Orzo is another quintessentially Greek pasta and it’s a wonderful summer choice. Load it up with literally any vegetable in your garden – cucumber, onion, summer tomatoes, peppers and carrots. Add some Greek feta, olives and olive oil and you have a supremely flavorful summer dish.
Feel like trying something totally new? Might I suggest a pasta pancake. Yep – I like to take Fidelini and mix it with a thin pancake batter. Let it sit for 5 minutes so the pasta softens a bit and then put it in the skillet and cook like a normal pancake. Drizzle it with honey and serve for breakfast or dessert – or put a sauce and cheese on it for a surprising, fun, unexpectedly delightful dinner or lunch with a crunch.
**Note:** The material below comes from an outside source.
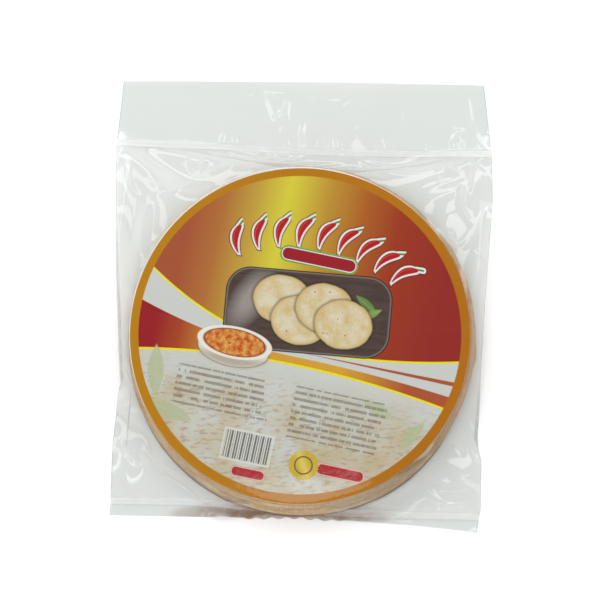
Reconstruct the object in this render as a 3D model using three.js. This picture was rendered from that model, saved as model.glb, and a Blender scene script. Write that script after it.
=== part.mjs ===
// A clear film bag drawn tight over a round stack of rice paper with a card label on top.
// The bag lies on its back with the label up. Millimetres, +Z up, the open mouth towards +Y,
// the origin at the bottom centre of the bag's box.
import * as THREE from 'three';

const { lerp, smoothstep } = THREE.MathUtils;
const point = (x, y) => new THREE.Vector2(x, y);

// ---- driving dimensions: the stack inside ----

const STACK_CENTRE = point(-1.3, -21.7);
const LABEL_RADIUS = 110.2;
const STACK_HEIGHT = 18.0;
const LABEL_THICKNESS = 0.6;
const FILM_THICKNESS = 0.1;
const TOP_HEIGHT = STACK_HEIGHT + LABEL_THICKNESS + 2 * FILM_THICKNESS;
const LABEL_STEP_WIDTH = 0.6;

// ---- driving dimensions: the bag ----

// Two plies of film lying together, and the narrow welds that close the bag: the top weld ends
// the closed part, the bottom weld lies at a share of the way out and leaves a hem beyond it.
const PLIES = 1.3;
const WELD_THICKNESS = 0.8;
const WELD_SPREAD = 0.08;
const BOTTOM_WELD_SHARE = 0.81;

// The folded side edges hug the stack half way up and drop almost to the ground away from it.
const EDGE_NEAR_HEIGHT = 8.4;
const EDGE_FAR_HEIGHT = 1.8;
const EDGE_NEAR_REACH = 3.5;
const EDGE_DROP_LENGTH = 11;
const EDGE_WAVE = 0.35;
const EDGE_WAVES = 9;

// A short reach of film wraps the rim of the stack, a long one hangs from it like a tent.
const WRAP_REACH = 8;
const TENT_REACH = 42;
const WRAP_POWER = 0.75;
const TENT_POWER = 1.75;
const UNDERSIDE_POWER = 2.6;

// Creases that fan out from each corner of the closed part towards the stack.
const CREASE_HEIGHT = 2.0;
const CREASES_PER_RIGHT_ANGLE = 4;
const CREASE_REACH = 62;

// The loose mouth beyond the top weld: it waves, stands open and holds a few pleats.
const MOUTH_HEIGHT = 3.4;
const MOUTH_WAVE = 1.2;
const MOUTH_WAVE_LENGTH = 88;
const MOUTH_GAP = 1.6;
const PLEATS = [
  { x: -22, width: 9, height: 2.2 },
  { x: 14, width: 11, height: 2.6 },
  { x: 112, width: 5, height: 1.8 },
];

// ---- the bag's outline as it lies, anticlockwise from above ----

const BOTTOM_LEFT = point(-124.6, -137.8);
const BOTTOM_RIGHT = point(114.4, -149.9);
const WELD_RIGHT = point(124.0, 100.1);
const WELD_LEFT = point(-121.0, 107.9);
const MOUTH_RIGHT = point(119.4, 145.9);
const MOUTH_LEFT = point(-116.7, 148.1);
const CORNERS = [BOTTOM_LEFT, BOTTOM_RIGHT, WELD_RIGHT, WELD_LEFT];

const BOTTOM_EDGE = new THREE.SplineCurve([
  BOTTOM_LEFT, point(-40.0, -139.1), point(28.0, -140.6), point(60.0, -144.0), BOTTOM_RIGHT,
]);
const RIGHT_EDGE = new THREE.SplineCurve([
  BOTTOM_RIGHT, point(116.4, -134.0), point(116.0, -102.4), point(111.6, -86.4),
  point(115.4, -47.4), point(118.6, -2.4), point(124.6, 70.0), WELD_RIGHT,
]);
const TOP_WELD = new THREE.SplineCurve([
  WELD_RIGHT, point(57.5, 100.3), point(-1.3, 102.9), point(-48.9, 105.5), WELD_LEFT,
]);
const LEFT_EDGE = new THREE.SplineCurve([
  WELD_LEFT, point(-121.0, 62.6), point(-118.1, -2.4), point(-116.2, -47.4),
  point(-119.0, -62.4), point(-122.6, -92.4), BOTTOM_LEFT,
]);
const MOUTH_EDGE = new THREE.SplineCurve([
  MOUTH_RIGHT, point(0, 148.8), point(-96, 149.9), MOUTH_LEFT,
]);

// ---- mesh density ----

const BOTTOM_STEPS = 28;
const SIDE_STEPS = 26;
const TOP_STEPS = 30;
const LABEL_RINGS = [0.6, 1];
const FILM_RINGS = [0, 0.09, 0.2, 0.33, 0.46, 0.58, 0.7, 0.81, 0.91, 1];
const MOUTH_ROWS = [0.08, 0.2, 0.36, 0.52, 0.68, 0.84, 1];

// ---- heights of the film over and under the plan ----

function edgeHeight(ray) {
  const reach = ray.length() - LABEL_RADIUS;
  const drop = Math.exp(-(reach - EDGE_NEAR_REACH) / EDGE_DROP_LENGTH);
  const wave = EDGE_WAVE * Math.sin(EDGE_WAVES * ray.angle());
  return lerp(EDGE_FAR_HEIGHT, EDGE_NEAR_HEIGHT, drop) + wave;
}

function creaseHeight(place) {
  const heights = CORNERS.map((corner) => {
    const away = place.clone().sub(corner);
    const ridge = 0.5 - 0.5 * Math.cos(4 * CREASES_PER_RIGHT_ANGLE * away.angle());
    return CREASE_HEIGHT * ridge * Math.sin(Math.PI * Math.min(away.length() / CREASE_REACH, 1));
  });
  return Math.max(...heights);
}

function closedFilm(place, ray, fraction, weldShare) {
  const reach = ray.length() - LABEL_RADIUS;
  const rim = TOP_HEIGHT - LABEL_THICKNESS;
  const out = Math.min(fraction / weldShare, 1);
  const wrapped = Math.max(Math.cos(out * Math.PI / 2), 0) ** WRAP_POWER;
  const tented = (1 - out) ** TENT_POWER;
  const fall = lerp(wrapped, tented, smoothstep(reach, WRAP_REACH, TENT_REACH));
  const pressed = Math.exp(-(((fraction - weldShare) / WELD_SPREAD) ** 2));
  const plies = lerp(PLIES, WELD_THICKNESS, pressed);
  const creases = creaseHeight(place) * Math.sin(Math.PI * out);
  const edge = edgeHeight(ray);
  return {
    top: lerp(edge + plies / 2, rim, fall) + creases,
    bottom: (edge - plies / 2) * out ** UNDERSIDE_POWER,
  };
}

function openFilm(place, ray, fraction) {
  const wave = MOUTH_WAVE * Math.sin(2 * Math.PI * place.x / MOUTH_WAVE_LENGTH);
  const pleats = PLEATS.map(({ x, width, height }) => height * Math.exp(-(((place.x - x) / width) ** 2)));
  const gap = fraction * (MOUTH_GAP + wave / 2 + Math.max(...pleats));
  const middle = lerp(edgeHeight(ray), MOUTH_HEIGHT + wave, smoothstep(fraction, 0, 1));
  return { top: middle + (PLIES + gap) / 2, bottom: Math.max(middle - (PLIES + gap / 2) / 2, 0) };
}

function weldedFilm(ray) {
  const edge = edgeHeight(ray);
  return { top: edge + WELD_THICKNESS / 2, bottom: edge - WELD_THICKNESS / 2 };
}

// ---- a plan whose every place has an upper and a lower height ----

class FilmPlan {
  places = [];

  faces = [];

  add(place, heights) {
    this.places.push({ place, ...heights });
    return this.places.length - 1;
  }

  // Joins two neighbouring rows of places, given in step with each other, anticlockwise.
  strip(row, next) {
    for (let step = 0; step + 1 < row.length; step += 1) {
      this.faces.push([row[step], row[step + 1], next[step + 1]]);
      this.faces.push([row[step], next[step + 1], next[step]]);
    }
  }

  rimEdges() {
    const edges = this.faces.flatMap(([a, b, c]) => [[a, b], [b, c], [c, a]]);
    const known = new Set(edges.map(([a, b]) => `${a} ${b}`));
    return edges.filter(([a, b]) => !known.has(`${b} ${a}`));
  }

  // The upper sheet, the lower sheet turned over, and a wall round the rim close the solid.
  toGeometry() {
    const count = this.places.length;
    const upper = this.places.flatMap(({ place, top }) => [place.x, place.y, top]);
    const lower = this.places.flatMap(({ place, bottom }) => [place.x, place.y, bottom]);
    const over = this.faces.flat();
    const under = this.faces.flatMap(([a, b, c]) => [c + count, b + count, a + count]);
    const wall = this.rimEdges().flatMap(([a, b]) => [a + count, b + count, b, a + count, b, a]);
    const geometry = new THREE.BufferGeometry();
    geometry.setAttribute('position', new THREE.Float32BufferAttribute([...upper, ...lower], 3));
    geometry.setIndex([...over, ...under, ...wall]);
    geometry.computeVertexNormals();
    return geometry;
  }
}

// ---- the closed part: rays from the stack's centre to the outline ----

function endsOfClosedPart() {
  const sides = [
    { curve: BOTTOM_EDGE, steps: BOTTOM_STEPS, weldShare: BOTTOM_WELD_SHARE },
    { curve: RIGHT_EDGE, steps: SIDE_STEPS, weldShare: 1 },
    { curve: TOP_WELD, steps: TOP_STEPS, weldShare: 1 },
    { curve: LEFT_EDGE, steps: SIDE_STEPS, weldShare: 1 },
  ];
  return sides.flatMap(({ curve, steps, weldShare }) =>
    curve.getSpacedPoints(steps).slice(0, -1).map((end) => ({ end, weldShare })));
}

function addRay(plan, { end, weldShare }) {
  const ray = end.clone().sub(STACK_CENTRE);
  const placeAt = (radius) => ray.clone().setLength(radius).add(STACK_CENTRE);
  const onLabel = LABEL_RINGS.map(
    (share) => plan.add(placeAt(LABEL_RADIUS * share), { top: TOP_HEIGHT, bottom: 0 }));
  const stepRadius = LABEL_RADIUS + LABEL_STEP_WIDTH;
  const onFilm = FILM_RINGS.map((fraction) => {
    const place = placeAt(lerp(stepRadius, ray.length(), fraction));
    return plan.add(place, closedFilm(place, ray, fraction, weldShare));
  });
  return [...onLabel, ...onFilm];
}

function addClosedPart(plan) {
  const hub = plan.add(STACK_CENTRE, { top: TOP_HEIGHT, bottom: 0 });
  const rays = endsOfClosedPart().map((end) => addRay(plan, end));
  rays.forEach((ray, index) => {
    const next = rays[(index + 1) % rays.length];
    plan.faces.push([hub, ray[0], next[0]]);
    plan.strip(ray, next);
  });
  const weldStart = BOTTOM_STEPS + SIDE_STEPS;
  return rays.slice(weldStart, weldStart + TOP_STEPS + 1).map((ray) => ray.at(-1));
}

// ---- the open part: rows from the top weld to the mouth ----

function addOpenPart(plan, weld) {
  const mouth = MOUTH_EDGE.getSpacedPoints(TOP_STEPS);
  const columns = weld.map((weldIndex, step) => {
    const start = plan.places[weldIndex].place;
    const ray = start.clone().sub(STACK_CENTRE);
    const rows = MOUTH_ROWS.map((fraction, row) => {
      const place = start.clone().lerp(mouth[step], fraction);
      return plan.add(place, row === 0 ? weldedFilm(ray) : openFilm(place, ray, fraction));
    });
    return [weldIndex, ...rows];
  });
  columns.slice(1).forEach((column, step) => plan.strip(columns[step], column));
}

function clearBag() {
  const plan = new FilmPlan();
  addOpenPart(plan, addClosedPart(plan));
  const film = new THREE.MeshStandardMaterial({ color: 0xe1e4e1, roughness: 0.25, metalness: 0 });
  const bag = new THREE.Mesh(plan.toGeometry(), film);
  bag.name = 'clear_bag';
  return bag;
}

const ricePaperPack = new THREE.Group();
ricePaperPack.add(clearBag());

export default ricePaperPack;
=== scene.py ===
import math
from functools import partialmethod

import bpy
import numpy as np
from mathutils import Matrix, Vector


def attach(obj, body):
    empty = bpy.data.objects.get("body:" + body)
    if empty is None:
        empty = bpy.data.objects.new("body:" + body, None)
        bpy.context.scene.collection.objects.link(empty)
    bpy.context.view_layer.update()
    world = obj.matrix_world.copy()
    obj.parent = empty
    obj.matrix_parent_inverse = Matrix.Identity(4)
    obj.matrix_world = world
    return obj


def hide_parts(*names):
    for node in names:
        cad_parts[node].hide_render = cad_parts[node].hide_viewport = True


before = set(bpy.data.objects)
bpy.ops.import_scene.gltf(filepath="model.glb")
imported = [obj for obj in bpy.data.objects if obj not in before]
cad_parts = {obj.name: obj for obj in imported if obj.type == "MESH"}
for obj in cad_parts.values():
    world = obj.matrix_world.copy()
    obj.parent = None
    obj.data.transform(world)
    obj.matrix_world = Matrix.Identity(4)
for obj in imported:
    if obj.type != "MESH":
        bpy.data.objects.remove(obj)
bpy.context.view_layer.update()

MM = 0.001

# ---- driving sizes: the stack's place, radius and height are the solid's ----
STACK_CENTRE = (-1.3, -21.7)
LABEL_RADIUS = 110.2
LABEL_THICKNESS = 0.5
STACK_HEIGHT = 18.0
TOP_HEIGHT = STACK_HEIGHT + LABEL_THICKNESS
FILM_CLEARANCE = 0.15

# The lower sheets have slipped towards the bottom of the bag and a little to the right.
SLIP = (0.8, -6.2)

# ---- the bag's outline as it lies: lines across it by (x, y), its left and right edge by (y, x) ----
BOTTOM_EDGE = ((-124.0, -136.8), (-40.0, -138.3), (0.0, -138.4), (34.0, -140.2), (70.0, -143.0),
               (112.8, -148.2))
BOTTOM_WELD = ((-123.0, -127.8), (-78.0, -128.2), (-40.0, -131.4), (10.0, -135.2), (50.0, -137.0),
               (114.6, -138.0))
TOP_WELD = ((-121.0, 108.2), (-48.9, 105.5), (-1.3, 102.6), (57.5, 101.0), (124.0, 100.1))
MOUTH_EDGE = ((-116.2, 149.8), (0.0, 149.0), (119.8, 146.9))
LEFT_EDGE = ((-136.8, -123.8), (-92.4, -122.6), (-62.4, -119.4), (-47.4, -116.0), (-2.4, -118.1),
             (62.6, -121.0), (107.9, -121.0), (148.1, -116.7))
RIGHT_EDGE = ((-148.2, 112.6), (-134.0, 115.2), (-102.4, 116.0), (-86.4, 111.9), (-47.4, 115.4),
              (-2.4, 118.6), (70.0, 124.4), (100.1, 124.0), (145.9, 119.4))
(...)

Want your kids to broaden their horizons? Try the new Kiddo Pasta coming to the US from Greece. My friend Athanasia Dakou created an amazing line that’s good-for-you, USDA organic, and kid-friendly! Her Kiddo Pasta line includes fun shapes like Little Animals, Little Dinosaurs, and Letters and Numbers. Each distinct shape is not only fun for kids, but also has added culinary benefits, like being great for sauces to grab onto, or ideal for soups and stews. Either way, you can definitely get your kids to eat more vegetables by pairing them with these playful cuts!
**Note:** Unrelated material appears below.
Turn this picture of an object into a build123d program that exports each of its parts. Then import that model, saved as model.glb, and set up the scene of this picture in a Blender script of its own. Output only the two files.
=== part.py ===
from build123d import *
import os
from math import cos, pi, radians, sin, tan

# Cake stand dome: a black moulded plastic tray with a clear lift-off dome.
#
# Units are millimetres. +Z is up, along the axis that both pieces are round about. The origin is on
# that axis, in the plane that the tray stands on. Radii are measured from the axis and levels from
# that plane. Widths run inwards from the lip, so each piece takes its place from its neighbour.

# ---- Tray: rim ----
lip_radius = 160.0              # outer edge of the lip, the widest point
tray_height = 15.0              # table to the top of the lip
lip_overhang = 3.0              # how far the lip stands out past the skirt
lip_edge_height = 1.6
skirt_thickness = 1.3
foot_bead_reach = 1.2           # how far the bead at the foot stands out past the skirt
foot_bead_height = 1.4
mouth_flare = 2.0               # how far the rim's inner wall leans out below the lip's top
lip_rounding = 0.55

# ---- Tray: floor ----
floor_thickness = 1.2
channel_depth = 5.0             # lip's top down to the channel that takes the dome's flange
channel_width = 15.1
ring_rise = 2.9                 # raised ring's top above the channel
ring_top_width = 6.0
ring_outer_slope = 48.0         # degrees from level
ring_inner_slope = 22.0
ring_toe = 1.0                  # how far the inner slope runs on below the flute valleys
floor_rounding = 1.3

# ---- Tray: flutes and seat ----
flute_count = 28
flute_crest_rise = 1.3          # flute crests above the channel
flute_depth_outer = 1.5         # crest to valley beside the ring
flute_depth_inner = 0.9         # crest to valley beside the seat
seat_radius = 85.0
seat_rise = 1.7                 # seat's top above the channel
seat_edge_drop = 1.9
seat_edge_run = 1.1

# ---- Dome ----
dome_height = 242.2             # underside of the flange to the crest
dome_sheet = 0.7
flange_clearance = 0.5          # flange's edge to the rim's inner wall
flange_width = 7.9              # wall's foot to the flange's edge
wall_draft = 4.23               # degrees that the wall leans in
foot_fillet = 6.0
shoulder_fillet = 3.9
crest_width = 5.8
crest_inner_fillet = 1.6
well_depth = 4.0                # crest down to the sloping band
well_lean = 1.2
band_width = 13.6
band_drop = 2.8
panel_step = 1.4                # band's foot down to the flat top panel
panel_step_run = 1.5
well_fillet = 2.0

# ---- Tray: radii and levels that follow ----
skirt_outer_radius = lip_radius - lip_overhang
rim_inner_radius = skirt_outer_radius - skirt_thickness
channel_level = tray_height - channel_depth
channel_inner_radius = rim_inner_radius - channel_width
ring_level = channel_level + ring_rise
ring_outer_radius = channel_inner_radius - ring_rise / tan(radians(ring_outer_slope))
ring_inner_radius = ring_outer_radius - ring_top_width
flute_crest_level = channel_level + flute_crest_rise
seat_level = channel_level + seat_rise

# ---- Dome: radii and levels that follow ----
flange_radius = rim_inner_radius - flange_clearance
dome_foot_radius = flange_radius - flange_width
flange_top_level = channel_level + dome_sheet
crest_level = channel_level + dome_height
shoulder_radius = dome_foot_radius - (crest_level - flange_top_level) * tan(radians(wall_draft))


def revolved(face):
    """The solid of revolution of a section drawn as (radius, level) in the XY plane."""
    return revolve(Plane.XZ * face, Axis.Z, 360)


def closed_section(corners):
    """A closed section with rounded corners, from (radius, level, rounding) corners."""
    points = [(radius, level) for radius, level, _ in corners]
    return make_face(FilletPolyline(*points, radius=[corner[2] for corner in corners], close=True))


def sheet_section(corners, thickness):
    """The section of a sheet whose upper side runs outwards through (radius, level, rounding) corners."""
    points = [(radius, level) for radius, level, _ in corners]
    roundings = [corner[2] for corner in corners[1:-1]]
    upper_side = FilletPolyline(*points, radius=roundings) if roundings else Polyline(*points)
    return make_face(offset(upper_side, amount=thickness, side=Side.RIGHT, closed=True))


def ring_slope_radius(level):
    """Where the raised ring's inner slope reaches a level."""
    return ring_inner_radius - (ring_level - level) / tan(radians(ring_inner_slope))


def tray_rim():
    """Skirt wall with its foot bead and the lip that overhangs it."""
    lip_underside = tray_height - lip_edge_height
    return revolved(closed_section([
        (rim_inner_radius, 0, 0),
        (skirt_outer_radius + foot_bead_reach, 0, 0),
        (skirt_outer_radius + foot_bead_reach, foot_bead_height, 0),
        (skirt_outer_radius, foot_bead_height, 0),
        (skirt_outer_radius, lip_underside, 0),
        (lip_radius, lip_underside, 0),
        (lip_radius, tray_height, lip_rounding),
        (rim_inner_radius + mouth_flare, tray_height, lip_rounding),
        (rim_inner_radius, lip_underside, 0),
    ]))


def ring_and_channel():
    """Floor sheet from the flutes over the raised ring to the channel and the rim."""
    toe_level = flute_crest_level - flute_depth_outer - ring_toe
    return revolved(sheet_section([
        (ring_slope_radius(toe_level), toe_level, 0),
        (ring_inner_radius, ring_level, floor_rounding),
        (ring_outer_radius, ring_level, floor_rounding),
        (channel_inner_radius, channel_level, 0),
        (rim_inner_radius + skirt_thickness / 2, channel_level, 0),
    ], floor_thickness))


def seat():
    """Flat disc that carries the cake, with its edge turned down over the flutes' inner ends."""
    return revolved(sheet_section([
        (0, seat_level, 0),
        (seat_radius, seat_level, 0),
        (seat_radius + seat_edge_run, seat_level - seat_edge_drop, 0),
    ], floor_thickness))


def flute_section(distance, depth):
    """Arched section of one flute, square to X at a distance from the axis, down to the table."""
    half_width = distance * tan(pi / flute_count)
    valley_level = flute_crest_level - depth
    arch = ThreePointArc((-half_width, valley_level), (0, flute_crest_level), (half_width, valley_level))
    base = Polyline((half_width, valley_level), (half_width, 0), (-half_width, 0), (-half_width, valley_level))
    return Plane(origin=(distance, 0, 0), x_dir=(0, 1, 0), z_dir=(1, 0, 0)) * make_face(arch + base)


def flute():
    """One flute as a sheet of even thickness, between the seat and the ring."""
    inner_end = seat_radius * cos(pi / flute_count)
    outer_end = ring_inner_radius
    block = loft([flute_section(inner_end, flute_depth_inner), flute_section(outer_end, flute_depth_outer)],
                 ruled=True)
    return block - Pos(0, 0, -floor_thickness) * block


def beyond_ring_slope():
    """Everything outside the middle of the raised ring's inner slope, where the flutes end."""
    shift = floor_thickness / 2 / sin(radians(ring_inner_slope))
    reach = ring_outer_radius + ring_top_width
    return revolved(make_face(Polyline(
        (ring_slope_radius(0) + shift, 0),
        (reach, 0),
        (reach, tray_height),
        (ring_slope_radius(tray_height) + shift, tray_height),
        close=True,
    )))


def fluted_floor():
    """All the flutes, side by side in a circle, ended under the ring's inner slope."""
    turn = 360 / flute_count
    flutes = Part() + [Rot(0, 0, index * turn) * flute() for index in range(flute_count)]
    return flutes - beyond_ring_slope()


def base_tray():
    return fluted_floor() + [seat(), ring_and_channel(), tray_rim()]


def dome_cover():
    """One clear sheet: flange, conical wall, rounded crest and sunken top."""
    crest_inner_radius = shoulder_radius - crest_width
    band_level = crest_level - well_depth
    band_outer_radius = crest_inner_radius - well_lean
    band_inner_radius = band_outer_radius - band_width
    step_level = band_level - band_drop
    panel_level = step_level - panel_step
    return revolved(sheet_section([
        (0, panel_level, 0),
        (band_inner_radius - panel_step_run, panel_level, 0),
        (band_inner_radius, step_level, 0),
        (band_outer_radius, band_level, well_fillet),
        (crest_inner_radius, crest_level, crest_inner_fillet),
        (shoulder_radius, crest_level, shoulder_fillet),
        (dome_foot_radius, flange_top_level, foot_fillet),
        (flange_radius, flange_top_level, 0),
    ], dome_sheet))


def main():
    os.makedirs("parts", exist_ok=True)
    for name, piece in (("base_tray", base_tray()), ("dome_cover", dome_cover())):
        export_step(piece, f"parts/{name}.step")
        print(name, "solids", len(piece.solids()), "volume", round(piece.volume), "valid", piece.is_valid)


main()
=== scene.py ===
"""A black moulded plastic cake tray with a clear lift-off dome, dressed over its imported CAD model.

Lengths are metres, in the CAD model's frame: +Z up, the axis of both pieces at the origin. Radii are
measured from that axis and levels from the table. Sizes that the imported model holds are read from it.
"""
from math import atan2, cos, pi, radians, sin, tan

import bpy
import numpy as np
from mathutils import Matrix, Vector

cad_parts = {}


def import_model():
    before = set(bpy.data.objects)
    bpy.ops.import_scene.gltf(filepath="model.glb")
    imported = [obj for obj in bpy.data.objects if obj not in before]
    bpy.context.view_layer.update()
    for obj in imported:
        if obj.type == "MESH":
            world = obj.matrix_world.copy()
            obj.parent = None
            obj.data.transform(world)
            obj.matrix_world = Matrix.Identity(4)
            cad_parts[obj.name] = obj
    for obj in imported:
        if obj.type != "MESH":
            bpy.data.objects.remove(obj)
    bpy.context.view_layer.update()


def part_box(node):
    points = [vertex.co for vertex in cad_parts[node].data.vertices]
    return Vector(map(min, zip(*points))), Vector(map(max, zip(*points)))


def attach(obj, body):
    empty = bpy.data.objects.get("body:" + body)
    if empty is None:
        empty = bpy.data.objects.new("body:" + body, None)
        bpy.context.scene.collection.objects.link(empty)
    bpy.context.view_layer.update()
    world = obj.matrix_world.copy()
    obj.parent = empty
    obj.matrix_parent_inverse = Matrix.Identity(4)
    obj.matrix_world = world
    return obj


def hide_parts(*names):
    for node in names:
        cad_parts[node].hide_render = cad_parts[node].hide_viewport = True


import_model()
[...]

The bottom line is this: when it comes to pasta keep an open mind, try new things and accept a personal challenge to see how you can surprise yourself and others. Pasta is so versatile – it absolutely can be healthy and light – especially when you let your garden, your local farmer’s market, or the produce aisle be your guide. Experiment with it in new ways and I trust that you too will come to see it as I do – a healthy, light and delightful summer staple. Kalí órexi! Enjoy your meal!